Case's allegations, however, fail to meet either of the § 1983 tests for "under color of state law." Nowhere in the complaint does Case allege that the State of Illinois cloaked the federal officers in any degree of state authority. Nor do the facts presented in the Complaint support such a conclusion. To the contrary, the facts plead in Case's Amended Complaint, by which this court is bound, establish that the defendants are Great Lakes police officers. Great Lakes is not a state, county, or municipality, but a federal naval base patrolled by federal officers.
Similarly, Case also fails to allege that there was a conspiracy between state officials and the defendants to deprive Case of his civil rights. Nowhere in the Complaint does Case demonstrate that state officials and the defendants reached an understanding to deny Case his constitutional rights. Instead, the facts in the Complaint show that the defendants' actions were taken under color of federal law; federal officers appeared at a federal property in response to a complaint by a federal employee about an allegedly disorderly person. After the federal officers arrived at the golf course, their subsequent conduct reflected their federally-assigned duty to patrol federal property.
Case's argument that the defendants' ceased to be operating under color of federal law once they left the federally owned golf course is without merit. After responding to the golf course manager's call for intervention, all subsequent interaction the officers had with Case was an investigation of an incident on federal property. Whether in continuing their investigation the federal officers violated Case's civil rights, is not a question under § 1983. Rather, the officers' conduct under color of federal law is a question relevant to Case's Bivens claims.
B. Case's Bivens Claims
Case argues that the officers violated the Fourth Amendment because they unconstitutionally seized him and violated the Fifth Amendment by infringing on his liberty, contrary to his procedural due process rights, and harassing him, contrary to his substantive due process rights. This court previously explained that "a seizure that passes muster under the Fourth Amendment should also satisfy the requirements of the due process clause." McKinney v. George, 726 F.2d 1183, 1187 (7th Cir.1984); see also Albright v. Oliver, 510 U.S. 266, 275, 114 S.Ct. 807, 127 L.Ed.2d 114 (holding that substantive due process is not a basis for challenging the lawfulness of arrest). Thus, if this court upholds Case's arrest when it is reviewed under Fourth Amendment rules, Case will not succeed by recasting his challenge in the language of due process.
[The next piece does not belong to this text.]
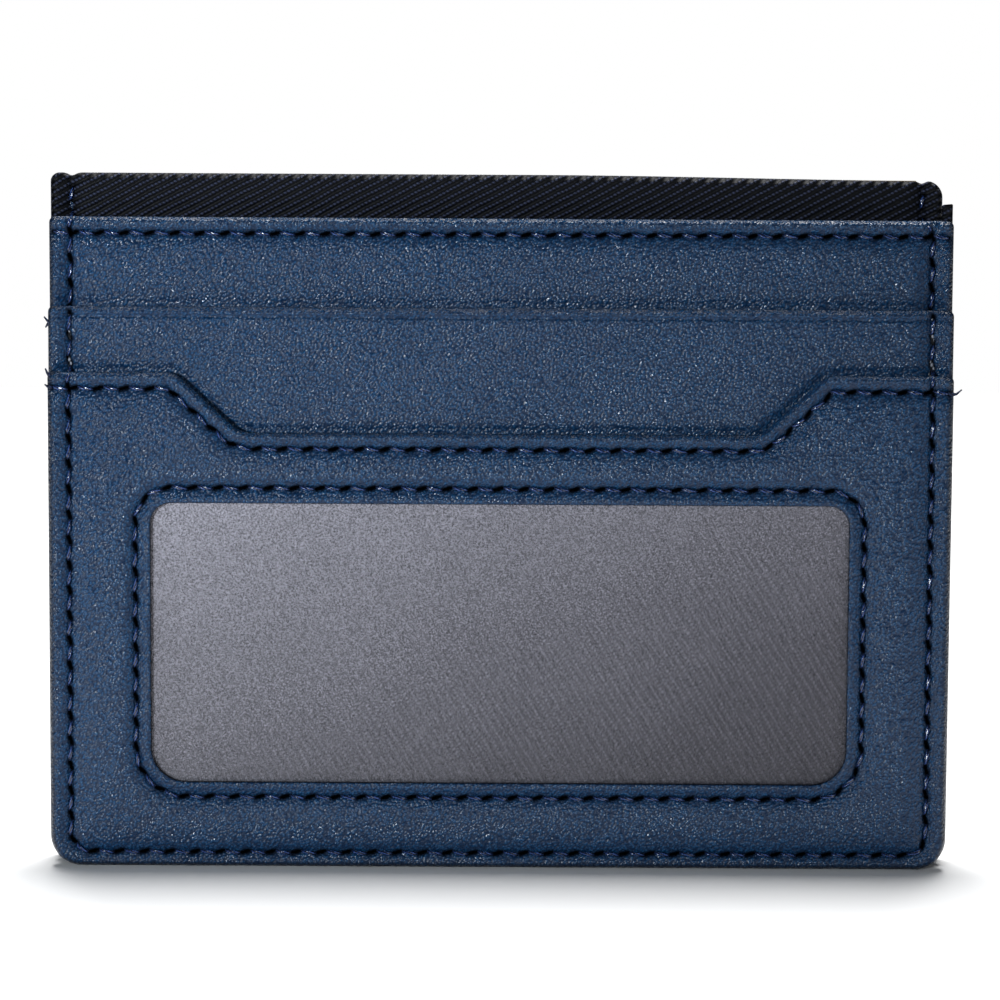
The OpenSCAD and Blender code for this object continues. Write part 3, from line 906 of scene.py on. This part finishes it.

McKinney, 726 F.2d at 1187.
The Bivens Court held that a violation of the Fourth Amendment by a federal agent acting under color of federal authority gives rise to a cause of action for damages flowing from the unconstitutional conduct. Bivens, 403 U.S. at 389, 91 S.Ct. 1999. Case argues that he is entitled to damages because he was arrested without probable cause when he was pepper sprayed. Case claims that at the time he was sprayed, he was merely attempting to walk away from the officers.
Because Case plead guilty to resisting arrest, however, his claim is barred by Heck v. Humphrey, 512 U.S. 477, 114 S.Ct. 2364, 129 L.Ed.2d 383 (1994). The Heck court held that:
[I]n order to recover damages for allegedly unconstitutional conviction or imprisonment, or for other harm caused by actions whose unlawfulness would render a conviction or sentence invalid, a § 1983 plaintiff must prove that the conviction or sentence has been reversed on direct appeal, expunged by executive order, declared invalid by a state tribunal authorized to make such a determination, or called into question by a federal court's issuance of a writ of habeas corpus.
Heck, 512 U.S. at 486-87, 114 S.Ct. 2364. This court further held that, in addition to § 1983 claims, Heck applies to Bivens claims. Clemente v. Allen, 120 F.3d 703, 705 (7th Cir.1997). If this court were to allow Case to recover damages because he was arrested without probable cause, Case's conviction would be rendered invalid because, under Illinois law, so long as there is physical resistance an officer has probable cause to arrest someone who resists an arrest attempt. Ryan v. County of DuPage, 45 F.3d 1090, 1093 (7th Cir.1995). Thus, because Case's resisting arrest conviction has not been called into question, Heck bars Case's Fourth Amendment claim. In upholding Case's arrest under Fourth Amendment standards, we further conclude that his due process arguments fail. See McKinney, 726 F.2d at 1187.
Accordingly, we AFFIRM the decision of the district court.